The next day the Jays began their 11-game winning streak. Game 2 of the streak he worked a perfect eighth, holding the lead as Esmil Rogers beat the Rangers 3-1 and the next day he had pain.

And on Canada Day with the Jays up 8-2, Delabar came on to strike out the Detroit Tigers' big three of Torii Hunter, Miguel Cabrera and Cecil Fielder on 13 pitches.

“The next day my shoulder was like WOW!,” said Delabar of the pain.

He was given an extra day off, wasn’t needed and in all he had eight days off before allowing a run in the eighth against the Cleveland Indians in a 3-0 loss.

“I’d fixed my control issues by opening up my stance, but I was putting stress on my arm.” said Delabar. “I’m not putting any blame on my mechanical problems on anyone but myself.”

And on the penultimate day, each pitcher was hooked up to motion sensors and filmed by cameras from 360 degrees.

You’ve heard a pitcher without his curve ball or his change up say: “I felt like I was pitching naked out there?”

“I almost was,” said Delabar, who wore sliding pants, his glove and cleats.

Sensors were attached from head to toe: both feet, shins, knees, hips, arms, wrists, shoulders and head.

“With the other guys, they put the sensor in their caps, but with me they stuck it to my bald head,” said Delabar, who threw four four-seam fastballs, splitters and sliders.

After four days at USC, the group headed home and a month later the printout of what looked like a stick man arrived. House called as Adcock, Shackleford, Delabar and Newton sat around the table.
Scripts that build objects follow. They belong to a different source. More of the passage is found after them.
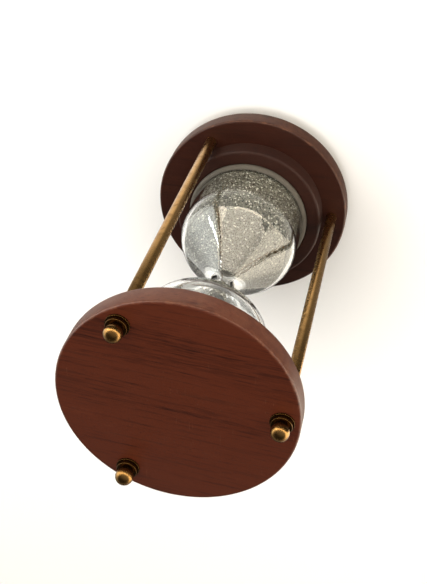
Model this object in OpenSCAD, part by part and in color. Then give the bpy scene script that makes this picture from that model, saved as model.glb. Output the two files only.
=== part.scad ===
// Hourglass: a sealed two-bulb glass held between two turned wooden discs.
// Three brass posts tie the discs together. Their threaded ends pass through
// the discs and take a washer and a ball nut on the outside, so the hourglass
// stands on three balls whichever way up it is turned.
// Lengths are in millimetres, +Z is up and z = 0 is the surface it stands on.

/* [Wooden ends] */
// Diameter of each wooden disc
disc_d = 84; // [80:1:120]
// Thickness of each wooden disc
disc_t = 8.8; // [7:0.2:12]
// Rounding of the disc edges
disc_round = 1; // [0.4:0.1:3]
// Diameter of the raised seat that holds a glass end
seat_d = 63.6; // [58:0.2:65]
// Height of the raised seat
seat_h = 8.4; // [7:0.2:12]
// Rounding of the seat's outer edge
seat_round = 1.3; // [0.4:0.1:3]

/* [Posts] */
// Clear distance between the inner faces of the two discs
post_gap = 127; // [118:1:150]
// Diameter of the circle that the posts stand on
post_circle_d = 71.6; // [71.4:0.2:73]
// Diameter of a brass post
post_d = 4.5; // [4:0.1:5.4]
// Diameter of a post's threaded end
spigot_d = 3.5; // [3:0.1:3.8]
// Radial play between a threaded end and its hole in the wood
spigot_play = 0.2; // [0.1:0.05:0.4]

/* [Ball nuts] */
// Diameter of a ball
ball_d = 6.4; // [6:0.1:7]
// Height of a ball nut with its washer, from the disc to its tip
nut_h = 8; // [7.8:0.1:8.4]
// Diameter of the small turned facet at a ball's tip
facet_d = 1; // [0.8:0.1:2.4]
// Diameter of the flange under a ball
flange_d = 7.4; // [6.6:0.1:8]
// Thickness of the flange under a ball
flange_t = 1.5; // [1:0.1:1.7]
// Diameter of the neck between flange and ball
nut_neck_d = 4.4; // [4:0.1:5]
// Diameter of a washer
washer_d = 8.4; // [8:0.1:10]
// Thickness of a washer
washer_t = 0.8; // [0.5:0.1:1]

/* [Glass] */
// Diameter of the glass bulbs
glass_d = 49; // [46:0.5:52]
// Wall thickness of the bulbs
wall = 1.5; // [1:0.1:2]
// Height of the end of a bulb's straight side above the disc
side_h = 28; // [24:0.5:32]
// Radius of a bulb's shoulder
shoulder_r = 15; // [10:0.5:18]
// Radius of the rounded edge at a bulb's closed end
heel_r = 3; // [2.5:0.1:4]
// Outer diameter of the waist
waist_d = 8.6; // [7:0.1:11]
// Radius of the hollow curve at the waist
waist_r = 9; // [5:0.5:14]
// Diameter of the hole that the sand runs through
orifice_d = 2; // [1:0.1:3]
// Thickness of the felt pad under each glass end
pad_t = 1; // [0.5:0.1:2]
// Width of the packing between the glass and its seat
packing_w = 1.5; // [1:0.1:2]

/* [Sand] */
// Height of the sand at the glass wall above the lower disc
sand_h = 34; // [24:0.5:37]
// Slope of the sand heap, in degrees
sand_slope = 26; // [15:1:32]
// Height of the last sand left in the upper throat
throat_sand_h = 7; // [3:0.5:12]

/* [Hidden] */
$fn = 96;

POST_ANGLES = [90, 210, 330];
wood_colour = [0.31, 0.14, 0.08];
brass_colour = [0.75, 0.58, 0.3];
glass_colour = [0.85, 0.9, 0.92, 0.35];
sand_colour = [0.6, 0.58, 0.54];
packing_colour = [0.62, 0.58, 0.52];
felt_colour = [0.25, 0.16, 0.12];

seat_z = nut_h + disc_t;             // inner face of the lower disc
waist_z = seat_z + post_gap / 2;     // plane of symmetry
glass_r = glass_d / 2;
half_gap = post_gap / 2;
seat_bore_r = glass_r + packing_w;
spigot_grip = 4.5;                   // thread inside a ball nut
bore_end = 0.5;                      // spare depth past the thread
facet_drop = sqrt(pow(ball_d / 2, 2) - pow(facet_d / 2, 2));
ball_z = nut_h - facet_drop;         // ball's centre above the disc
rim_bevel = 0.2;                     // on washers and flanges
post_bevel = 0.4;
seat_bevel = 0.4;
packing_low = pad_t + heel_r;        // packing starts above the rounded heel
packing_proud = 0.5;                 // its straight part's height over the seat
packing_h = seat_h + packing_proud - packing_low;
orifice_land = 0.4;                  // keeps the throat sand above the orifice
overcut = 1;                         // how far a cut runs past a face
eps = 0.01;

// Everything at the lower end is drawn from the disc's inner or outer face;
// the upper end is the same thing turned over about the waist.
module upper() {
    translate([0, 0, 2 * waist_z]) mirror([0, 0, 1]) children();
}

module at_post(k) {
    rotate([0, 0, POST_ANGLES[k]]) translate([post_circle_d / 2, 0, 0]) children();
}

// Half section of a turned plate with rounded outer corners.
module plate_section(r, t, rounding) {
    square([r - rounding, t]);
    translate([0, rounding]) square([r, t - 2 * rounding]);
    intersection() {
        translate([r - rounding, rounding]) circle(rounding);
        square([r, rounding]);
    }
    intersection() {
        translate([r - rounding, t - rounding]) circle(rounding);
        translate([0, t - rounding]) square([r, rounding]);
    }
}

// ---- wooden ends ----

module disc() {
    color(wood_colour)
    translate([0, 0, nut_h])
    difference() {
        rotate_extrude() plate_section(disc_d / 2, disc_t, disc_round);
        for (k = [0 : 2])
            at_post(k)
                translate([0, 0, -overcut])
                    cylinder(r = spigot_d / 2 + spigot_play, h = disc_t + 2 * overcut);
    }
}

// A ring with a rounded outer edge and a bevelled bore. It is the upper half
// of a plate, so that its lower edge stays square against the disc.
module seat() {
    color(wood_colour)
    translate([0, 0, seat_z])
    rotate_extrude()
    difference() {
        translate([0, -seat_h]) plate_section(seat_d / 2, 2 * seat_h, seat_round);
        translate([0, -2 * seat_h]) square([seat_d, 2 * seat_h]);
        translate([0, -overcut]) square([seat_bore_r, seat_h + 2 * overcut]);
        polygon([
            [seat_bore_r - overcut, seat_h + overcut],
            [seat_bore_r - overcut, seat_h - seat_bevel - overcut],
            [seat_bore_r, seat_h - seat_bevel],
            [seat_bore_r + seat_bevel, seat_h],
            [seat_bore_r + seat_bevel, seat_h + overcut]
        ]);
    }
}

module pad() {
    color(felt_colour)
    translate([0, 0, seat_z]) cylinder(r = glass_r - heel_r, h = pad_t);
}

// A soft ring in the gap round the glass, rounded off where it stands proud.
module packing() {
    color(packing_colour)
    translate([0, 0, seat_z])
    rotate_extrude()
    translate([glass_r, packing_low]) {
        square([packing_w, packing_h]);
        translate([0, packing_h])
        intersection() {
            circle(packing_w);
            square(packing_w);
        }
    }
}

// ---- glass and sand ----

// Half section of the lower bulb, from its closed end to the waist, with its
// height measured from the lower disc. It is drawn inset, by more at the
// waist than elsewhere, so one shape serves for both faces of the glass.
module bulb_section(inset, waist_inset) {
    r_side = glass_r - inset;
    r_shoulder = shoulder_r - inset;
    r_heel = heel_r - inset;
    r_waist = waist_r + waist_inset;
    low = pad_t + inset;
    shoulder = [glass_r - shoulder_r, side_h];
    waist = [waist_d / 2 + waist_r, half_gap];
    // The straight flank is the inner tangent of the shoulder and waist arcs.
    span = waist - shoulder;
    reach = norm(span);
    lean = atan2(span.y, span.x) - acos((r_shoulder + r_waist) / reach);
    toward = [cos(lean), sin(lean)];
    flank_low = shoulder + r_shoulder * toward;
    flank_high = waist - r_waist * toward;

    translate([0, low]) square([r_side - r_heel, r_heel + eps]);
    translate([0, low + r_heel]) square([r_side, side_h - low - r_heel]);
    intersection() {
        translate([r_side - r_heel, low + r_heel]) circle(r_heel);
        translate([0, low]) square([r_side, r_heel]);
    }
    intersection() {
        translate(shoulder) circle(r_shoulder);
        translate([0, side_h]) square([r_side, flank_low.y - side_h]);
    }
    polygon([[0, side_h], [shoulder.x, side_h], flank_low, flank_high, [0, flank_high.y]]);
    difference() {
        translate([0, flank_high.y]) square([flank_high.x, half_gap - flank_high.y + eps]);
        translate(waist) circle(r_waist);
    }
}

module whole_section(inset, waist_inset) {
    bulb_section(inset, waist_inset);
    translate([0, post_gap]) mirror([0, 1]) bulb_section(inset, waist_inset);
}

module outside_of_glass() {
    whole_section(0, 0);
}

module inside_of_glass() {
    whole_section(wall, (waist_d - orifice_d) / 2);
}

module glass_bulb() {
    color(glass_colour)
    translate([0, 0, seat_z])
    rotate_extrude()
    difference() {
        outside_of_glass();
        inside_of_glass();
    }
}

// The heap has a level rim at the wall and a cone under the waist.
module sand_lower() {
    reach = glass_d;
    color(sand_colour)
    translate([0, 0, seat_z])
    rotate_extrude()
    intersection() {
        inside_of_glass();
        polygon([
            [0, 0],
            [reach, 0],
            [reach, sand_h - (reach - glass_r) * tan(sand_slope)],
            [0, sand_h + glass_r * tan(sand_slope)]
        ]);
    }
}

module sand_upper() {
    low = half_gap + orifice_land;
    high = low + throat_sand_h;
    dish = tan(sand_slope);
    color(sand_colour)
    translate([0, 0, seat_z])
    rotate_extrude()
    intersection() {
        inside_of_glass();
        polygon([[0, low], [glass_r, low], [glass_r, high + glass_r * dish], [0, high]]);
    }
}

// ---- brass ----

module post(k) {
    end_h = disc_t + washer_t + spigot_grip;
    color(brass_colour)
    at_post(k)
    translate([0, 0, waist_z]) {
        cylinder(d = post_d, h = post_gap, center = true);
        cylinder(d = spigot_d - 2 * post_bevel, h = post_gap + 2 * end_h, center = true);
        cylinder(d = spigot_d, h = post_gap + 2 * (end_h - post_bevel), center = true);
    }
}

// A round plate with a small bevel on its lower, outward rim.
module rimmed_plate(d, t) {
    cylinder(d1 = d - 2 * rim_bevel, d2 = d, h = rim_bevel);
    translate([0, 0, rim_bevel]) cylinder(d = d, h = t - rim_bevel);
}

module washer(k) {
    color(brass_colour)
    at_post(k)
    translate([0, 0, nut_h - washer_t])
    difference() {
        rimmed_plate(washer_d, washer_t);
        translate([0, 0, -overcut])
            cylinder(r = (spigot_d + spigot_play) / 2, h = washer_t + 2 * overcut);
    }
}

// Ball, neck and flange turned in one piece, with a blind threaded hole.
module ball_nut(k) {
    seat_face = nut_h - washer_t;
    ball_centre = nut_h - ball_z;
    color(brass_colour)
    at_post(k)
    difference() {
        union() {
            intersection() {
                translate([0, 0, ball_centre]) sphere(d = ball_d);
                translate([0, 0, ball_d / 2]) cube([2 * ball_d, 2 * ball_d, ball_d], center = true);
            }
            translate([0, 0, ball_centre]) cylinder(d = nut_neck_d, h = seat_face - ball_centre);
            translate([0, 0, seat_face - flange_t]) rimmed_plate(flange_d, flange_t);
        }
        translate([0, 0, seat_face - spigot_grip - bore_end])
            cylinder(d = spigot_d, h = spigot_grip + bore_end + overcut);
    }
}

// ---- assembly ----

disc();  // bottom_disc
upper() disc();  // top_disc
seat();  // bottom_seat
upper() seat();  // top_seat
pad();  // bottom_pad
upper() pad();  // top_pad
packing();  // bottom_packing
upper() packing();  // top_packing
glass_bulb();
sand_lower();
sand_upper();
for (k = [0 : 2]) {
    post(k);
    washer(k);
    ball_nut(k);
    upper() washer(k);
    upper() ball_nut(k);
}
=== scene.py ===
import math

import bmesh
import bpy
from bpy.props import FloatProperty, FloatVectorProperty, IntProperty, PointerProperty
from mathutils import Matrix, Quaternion, Vector, noise


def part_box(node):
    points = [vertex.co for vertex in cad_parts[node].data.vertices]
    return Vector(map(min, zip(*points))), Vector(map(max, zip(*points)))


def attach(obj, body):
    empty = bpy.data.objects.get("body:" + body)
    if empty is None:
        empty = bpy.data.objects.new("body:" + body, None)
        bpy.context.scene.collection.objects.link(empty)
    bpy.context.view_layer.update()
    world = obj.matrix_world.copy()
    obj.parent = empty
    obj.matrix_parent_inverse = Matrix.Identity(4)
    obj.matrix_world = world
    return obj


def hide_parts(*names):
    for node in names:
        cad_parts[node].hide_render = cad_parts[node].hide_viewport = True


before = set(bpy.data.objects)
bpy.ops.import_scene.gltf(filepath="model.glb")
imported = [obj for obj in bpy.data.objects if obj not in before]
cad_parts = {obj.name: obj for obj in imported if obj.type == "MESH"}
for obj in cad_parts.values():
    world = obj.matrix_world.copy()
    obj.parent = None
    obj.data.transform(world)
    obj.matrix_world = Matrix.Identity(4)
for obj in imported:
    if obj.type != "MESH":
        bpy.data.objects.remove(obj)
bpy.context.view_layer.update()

bl_info = {
    "name": "Hourglass",
    "version": (1, 0, 0),
    "blender": (4, 5, 0),
    "location": "View3D > Sidebar > Hourglass",
    "description": "Builds the visible pieces of a wooden hourglass round its fixed frame",
    "category": "Object",
}

BODY = "root"

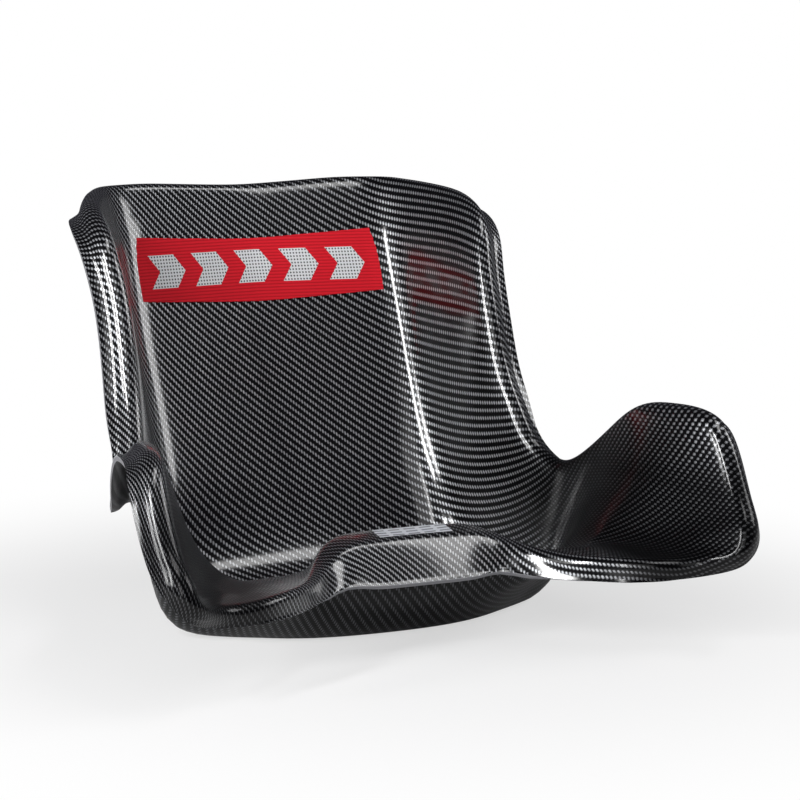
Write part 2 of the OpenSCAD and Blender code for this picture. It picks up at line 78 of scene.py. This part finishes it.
# %% Place the camera
look_at = Vector((0, -0.086, 0.188))
azimuth = math.radians(-23.5)
elevation = math.radians(9.61)
distance = 1.97
offset = Vector((math.sin(azimuth) * math.cos(elevation),
                 -math.cos(azimuth) * math.cos(elevation), math.sin(elevation)))
bpy.ops.object.camera_add(location=look_at + offset * distance)
camera = bpy.context.object
camera.rotation_euler = (-offset).to_track_quat("-Z", "Y").to_euler()
sensor = 36
focal_in_pixels = 2584
picture_in_pixels = 800
camera.data.sensor_width = sensor
camera.data.lens = sensor * focal_in_pixels / picture_in_pixels
scene.camera = camera
print("camera at", [round(c, 3) for c in camera.location], "lens", round(camera.data.lens, 1))

# %% [markdown]
# ## Helpers for shapes
#
# Operators act on everything that is selected, so each step first picks one piece alone.

# %% Pick one piece
def pick(piece):
    if bpy.context.mode != "OBJECT":
        bpy.ops.object.mode_set(mode="OBJECT")
    bpy.ops.object.select_all(action="DESELECT")
    piece.select_set(True)
    bpy.context.view_layer.objects.active = piece


def edit(piece):
    pick(piece)
    bpy.ops.object.mode_set(mode="EDIT")


def finish_with(piece, kind, **settings):
    pick(piece)
    modifier = piece.modifiers.new(kind.title(), kind)
    for name, value in settings.items():
        setattr(modifier, name, value)
    bpy.ops.object.modifier_apply(modifier=modifier.name)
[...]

“It was like class, we went over each printout learning from one another,” said Delabar, who was able to see even more dramatically the difference between starting with a closed and open stance.

Delabar had worked two hitless innings to date this spring.

And the big news when he returned to the Players’ Dugout in Elizabethtown.

“Catching passes from Tebow of course,” said Delabar. “The rest was work.”

There were plenty of relievers in the all-star game last July, but how many East Harlin Middle School grads caught touchdown passes from a Heisman Trophy winner?


NOTES: On Friday March 28, Jacques Doucet will leave his house in Longeuil, Que. and make the 20-minute drive the Olympic Stadium.

The building has not hosted a major league ball game since Sept. 29, 2004 when the Montreal Expos lost 9-1 to the Florida Marlins.

“It will seem strange going to work at the Olympic Stadium again,” said Doucet, watching the Blue Jays play the Houston Astros Thursday afternoon.

Roger Brulotte and Doucet will broadcast the New York Mets-Jays games March 28-29 at the Olympic Stadium from the same perch they did Montreal Expos games. Doucet said 75,000 tickets have sold for the two days.

For the previous three seasons, Doucet has done the play by play and Brulotte the analysis of 60 Blue Jays games for French-language TVA Sports. This year, TVA has added 70 more games from MLB Network, plus one wild-card game, two division series and one League Championship Series.

Doucet was the voice of the Expos in Montreal. No one saw more Expos games than him, as he covered the club for La Press before switching to radio in 1972 and staying until 2004.